--- INFORMATION GIVEN ---

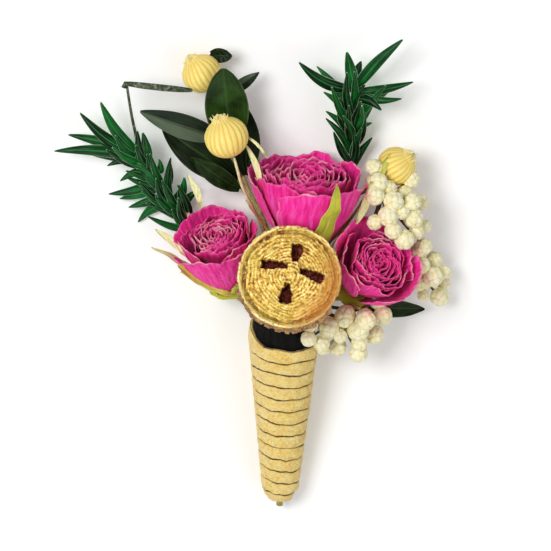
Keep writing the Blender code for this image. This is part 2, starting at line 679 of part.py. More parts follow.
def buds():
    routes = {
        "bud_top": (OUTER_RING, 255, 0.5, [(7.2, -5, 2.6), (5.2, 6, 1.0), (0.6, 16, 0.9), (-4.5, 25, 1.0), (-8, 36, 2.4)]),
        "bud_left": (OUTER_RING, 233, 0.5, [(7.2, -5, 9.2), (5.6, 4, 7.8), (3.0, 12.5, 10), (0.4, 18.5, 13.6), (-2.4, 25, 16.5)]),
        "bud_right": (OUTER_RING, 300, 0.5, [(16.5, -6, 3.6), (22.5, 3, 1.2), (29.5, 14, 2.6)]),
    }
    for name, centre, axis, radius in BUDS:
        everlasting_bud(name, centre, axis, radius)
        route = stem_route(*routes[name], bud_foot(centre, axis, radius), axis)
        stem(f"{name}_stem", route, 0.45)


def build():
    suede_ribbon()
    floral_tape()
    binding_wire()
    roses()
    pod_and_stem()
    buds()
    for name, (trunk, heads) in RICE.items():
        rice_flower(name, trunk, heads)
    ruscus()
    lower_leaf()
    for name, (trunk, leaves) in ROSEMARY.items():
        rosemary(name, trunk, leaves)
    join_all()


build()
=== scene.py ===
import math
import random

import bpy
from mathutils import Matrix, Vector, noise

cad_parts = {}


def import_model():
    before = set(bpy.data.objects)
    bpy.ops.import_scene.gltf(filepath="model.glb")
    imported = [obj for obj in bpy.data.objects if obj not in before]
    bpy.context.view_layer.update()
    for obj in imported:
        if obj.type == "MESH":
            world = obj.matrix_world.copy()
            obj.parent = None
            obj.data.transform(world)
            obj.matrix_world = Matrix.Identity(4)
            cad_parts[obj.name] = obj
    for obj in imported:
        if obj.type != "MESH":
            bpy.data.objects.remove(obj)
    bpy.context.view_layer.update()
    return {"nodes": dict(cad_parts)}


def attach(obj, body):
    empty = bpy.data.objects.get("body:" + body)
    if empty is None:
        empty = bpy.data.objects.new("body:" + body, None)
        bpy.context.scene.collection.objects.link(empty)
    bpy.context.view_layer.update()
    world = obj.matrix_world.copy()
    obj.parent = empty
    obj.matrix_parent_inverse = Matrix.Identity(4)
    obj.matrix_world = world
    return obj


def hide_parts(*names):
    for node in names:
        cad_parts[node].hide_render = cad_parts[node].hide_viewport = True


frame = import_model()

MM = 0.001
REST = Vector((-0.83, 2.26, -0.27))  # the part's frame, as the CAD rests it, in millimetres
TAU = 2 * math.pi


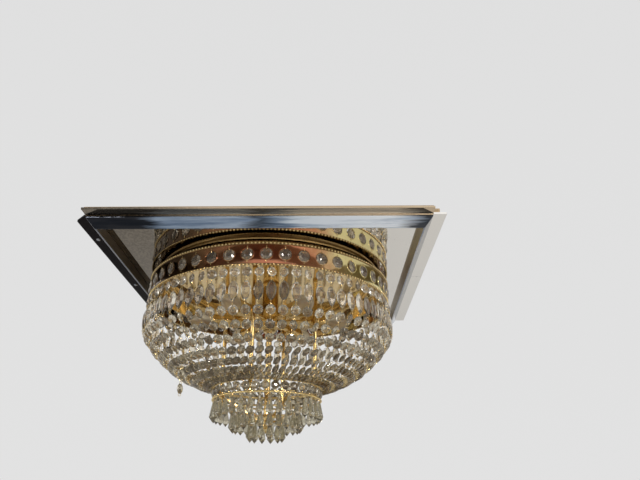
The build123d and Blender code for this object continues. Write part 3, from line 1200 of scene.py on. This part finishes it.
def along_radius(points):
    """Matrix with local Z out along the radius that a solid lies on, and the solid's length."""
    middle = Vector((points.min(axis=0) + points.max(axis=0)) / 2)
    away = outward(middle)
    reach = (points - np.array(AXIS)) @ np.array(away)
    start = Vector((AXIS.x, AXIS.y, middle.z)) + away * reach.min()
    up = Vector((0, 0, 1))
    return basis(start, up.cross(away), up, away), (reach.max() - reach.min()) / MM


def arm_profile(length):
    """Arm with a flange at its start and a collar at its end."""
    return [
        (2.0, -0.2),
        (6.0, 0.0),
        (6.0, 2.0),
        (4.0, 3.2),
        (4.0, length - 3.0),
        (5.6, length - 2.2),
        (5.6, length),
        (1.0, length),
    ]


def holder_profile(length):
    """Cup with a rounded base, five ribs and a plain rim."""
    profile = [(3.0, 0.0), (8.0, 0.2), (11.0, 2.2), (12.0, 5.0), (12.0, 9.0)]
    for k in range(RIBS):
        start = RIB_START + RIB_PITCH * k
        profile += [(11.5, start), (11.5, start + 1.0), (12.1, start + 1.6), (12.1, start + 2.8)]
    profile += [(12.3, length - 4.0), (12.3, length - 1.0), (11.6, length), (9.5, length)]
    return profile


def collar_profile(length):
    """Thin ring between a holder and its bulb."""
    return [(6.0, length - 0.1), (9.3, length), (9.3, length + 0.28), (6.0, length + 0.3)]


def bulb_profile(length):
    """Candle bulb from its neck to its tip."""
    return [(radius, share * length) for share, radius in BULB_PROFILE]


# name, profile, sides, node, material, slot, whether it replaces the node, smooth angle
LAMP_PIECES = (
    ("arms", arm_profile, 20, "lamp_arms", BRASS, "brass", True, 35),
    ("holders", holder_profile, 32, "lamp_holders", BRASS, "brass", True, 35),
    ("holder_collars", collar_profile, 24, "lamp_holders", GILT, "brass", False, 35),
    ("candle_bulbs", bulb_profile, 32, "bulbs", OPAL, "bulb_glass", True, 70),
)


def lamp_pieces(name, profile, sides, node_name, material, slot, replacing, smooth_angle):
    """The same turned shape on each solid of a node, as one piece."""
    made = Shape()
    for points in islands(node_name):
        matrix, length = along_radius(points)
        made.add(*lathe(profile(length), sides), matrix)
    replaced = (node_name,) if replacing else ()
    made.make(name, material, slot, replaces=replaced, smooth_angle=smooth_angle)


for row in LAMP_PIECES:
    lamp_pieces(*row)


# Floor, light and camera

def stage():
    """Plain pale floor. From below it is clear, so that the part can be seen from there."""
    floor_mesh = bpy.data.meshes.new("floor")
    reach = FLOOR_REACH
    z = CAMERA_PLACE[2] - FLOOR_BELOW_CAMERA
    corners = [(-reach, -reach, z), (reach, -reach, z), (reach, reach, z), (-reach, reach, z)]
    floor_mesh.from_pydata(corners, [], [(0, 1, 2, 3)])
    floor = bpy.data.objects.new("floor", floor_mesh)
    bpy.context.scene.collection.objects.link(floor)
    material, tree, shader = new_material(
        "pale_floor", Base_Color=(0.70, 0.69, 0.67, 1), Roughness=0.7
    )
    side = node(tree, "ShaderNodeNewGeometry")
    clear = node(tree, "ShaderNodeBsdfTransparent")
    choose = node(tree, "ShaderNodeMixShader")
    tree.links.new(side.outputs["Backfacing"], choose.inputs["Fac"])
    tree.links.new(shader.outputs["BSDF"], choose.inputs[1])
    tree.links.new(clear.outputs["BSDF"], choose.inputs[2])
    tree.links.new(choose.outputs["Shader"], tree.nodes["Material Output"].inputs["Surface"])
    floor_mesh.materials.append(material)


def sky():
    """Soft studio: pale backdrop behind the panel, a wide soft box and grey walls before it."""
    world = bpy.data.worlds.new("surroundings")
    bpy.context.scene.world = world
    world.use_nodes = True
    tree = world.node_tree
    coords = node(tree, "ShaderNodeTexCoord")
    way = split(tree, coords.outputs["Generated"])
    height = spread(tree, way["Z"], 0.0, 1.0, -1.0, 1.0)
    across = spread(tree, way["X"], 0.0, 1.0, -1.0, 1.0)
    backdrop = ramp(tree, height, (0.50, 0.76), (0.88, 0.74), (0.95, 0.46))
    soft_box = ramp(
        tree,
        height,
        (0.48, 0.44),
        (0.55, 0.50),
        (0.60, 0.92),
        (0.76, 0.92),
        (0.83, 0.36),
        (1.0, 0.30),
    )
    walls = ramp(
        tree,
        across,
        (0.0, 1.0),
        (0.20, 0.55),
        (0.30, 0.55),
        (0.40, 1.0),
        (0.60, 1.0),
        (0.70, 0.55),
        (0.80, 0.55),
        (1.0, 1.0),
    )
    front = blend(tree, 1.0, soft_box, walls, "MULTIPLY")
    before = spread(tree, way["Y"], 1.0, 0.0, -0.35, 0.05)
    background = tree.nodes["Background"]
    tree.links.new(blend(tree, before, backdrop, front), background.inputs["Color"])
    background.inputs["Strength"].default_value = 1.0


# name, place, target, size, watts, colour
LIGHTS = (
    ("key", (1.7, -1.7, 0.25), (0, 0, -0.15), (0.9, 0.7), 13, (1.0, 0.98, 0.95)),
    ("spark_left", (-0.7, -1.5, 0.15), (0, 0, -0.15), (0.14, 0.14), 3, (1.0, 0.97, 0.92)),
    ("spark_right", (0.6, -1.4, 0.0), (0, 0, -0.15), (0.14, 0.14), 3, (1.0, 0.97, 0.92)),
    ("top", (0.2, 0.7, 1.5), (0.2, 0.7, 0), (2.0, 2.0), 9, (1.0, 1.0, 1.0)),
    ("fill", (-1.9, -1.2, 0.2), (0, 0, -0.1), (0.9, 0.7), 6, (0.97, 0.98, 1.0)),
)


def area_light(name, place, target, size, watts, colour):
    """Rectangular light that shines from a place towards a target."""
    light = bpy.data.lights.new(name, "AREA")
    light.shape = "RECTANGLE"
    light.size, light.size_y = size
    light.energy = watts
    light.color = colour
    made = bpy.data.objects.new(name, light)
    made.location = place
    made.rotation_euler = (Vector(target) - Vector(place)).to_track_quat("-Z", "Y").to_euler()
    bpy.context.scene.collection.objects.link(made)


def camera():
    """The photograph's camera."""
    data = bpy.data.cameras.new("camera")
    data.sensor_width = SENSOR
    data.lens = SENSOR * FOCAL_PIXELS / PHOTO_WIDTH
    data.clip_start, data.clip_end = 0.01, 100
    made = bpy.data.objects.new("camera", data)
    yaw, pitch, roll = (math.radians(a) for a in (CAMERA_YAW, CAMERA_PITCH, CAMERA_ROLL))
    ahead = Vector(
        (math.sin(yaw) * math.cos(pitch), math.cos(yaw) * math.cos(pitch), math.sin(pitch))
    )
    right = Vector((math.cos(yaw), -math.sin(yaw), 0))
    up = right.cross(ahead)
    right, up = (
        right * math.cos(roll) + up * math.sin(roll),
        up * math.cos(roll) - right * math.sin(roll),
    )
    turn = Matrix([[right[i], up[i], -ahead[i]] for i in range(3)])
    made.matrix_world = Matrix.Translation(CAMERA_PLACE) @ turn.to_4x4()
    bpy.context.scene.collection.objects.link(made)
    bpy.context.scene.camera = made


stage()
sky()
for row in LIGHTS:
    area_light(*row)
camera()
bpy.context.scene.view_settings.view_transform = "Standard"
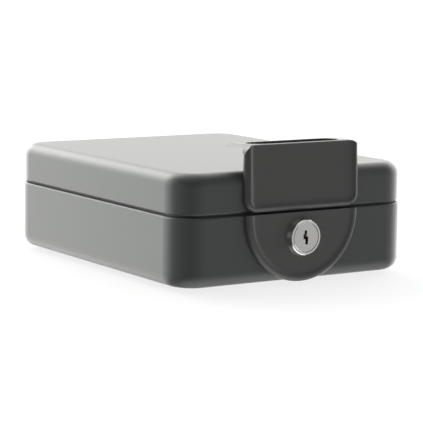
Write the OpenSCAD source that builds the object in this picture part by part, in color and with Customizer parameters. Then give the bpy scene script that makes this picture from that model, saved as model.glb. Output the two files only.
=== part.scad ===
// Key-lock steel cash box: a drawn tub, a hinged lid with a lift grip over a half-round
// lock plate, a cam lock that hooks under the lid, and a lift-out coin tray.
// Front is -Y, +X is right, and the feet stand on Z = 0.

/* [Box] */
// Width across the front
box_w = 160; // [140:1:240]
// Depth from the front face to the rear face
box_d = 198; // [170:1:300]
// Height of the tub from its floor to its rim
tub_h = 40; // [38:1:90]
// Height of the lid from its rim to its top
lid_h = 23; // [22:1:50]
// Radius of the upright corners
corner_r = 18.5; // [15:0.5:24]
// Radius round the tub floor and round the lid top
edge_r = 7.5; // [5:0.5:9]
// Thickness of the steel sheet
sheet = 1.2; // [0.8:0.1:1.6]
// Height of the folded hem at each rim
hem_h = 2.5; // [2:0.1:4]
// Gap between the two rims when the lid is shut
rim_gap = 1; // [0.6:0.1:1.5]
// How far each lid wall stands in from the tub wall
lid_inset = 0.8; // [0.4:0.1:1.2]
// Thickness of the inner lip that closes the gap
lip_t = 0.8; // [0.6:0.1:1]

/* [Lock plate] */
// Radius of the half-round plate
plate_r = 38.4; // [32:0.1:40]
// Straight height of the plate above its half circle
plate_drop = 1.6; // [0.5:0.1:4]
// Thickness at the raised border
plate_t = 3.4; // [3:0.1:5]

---

-- SET PROBLEM --
Repeat word for word the lines from the line containing "Write the OpenSCAD" to the line containing "stand on Z = 0.", both lines included; nothing else should appear.

-- EXPECTED OUTPUT --
Write the OpenSCAD source that builds the object in this picture part by part, in color and with Customizer parameters. Then give the bpy scene script that makes this picture from that model, saved as model.glb. Output the two files only.
=== part.scad ===
// Key-lock steel cash box: a drawn tub, a hinged lid with a lift grip over a half-round
// lock plate, a cam lock that hooks under the lid, and a lift-out coin tray.
// Front is -Y, +X is right, and the feet stand on Z = 0.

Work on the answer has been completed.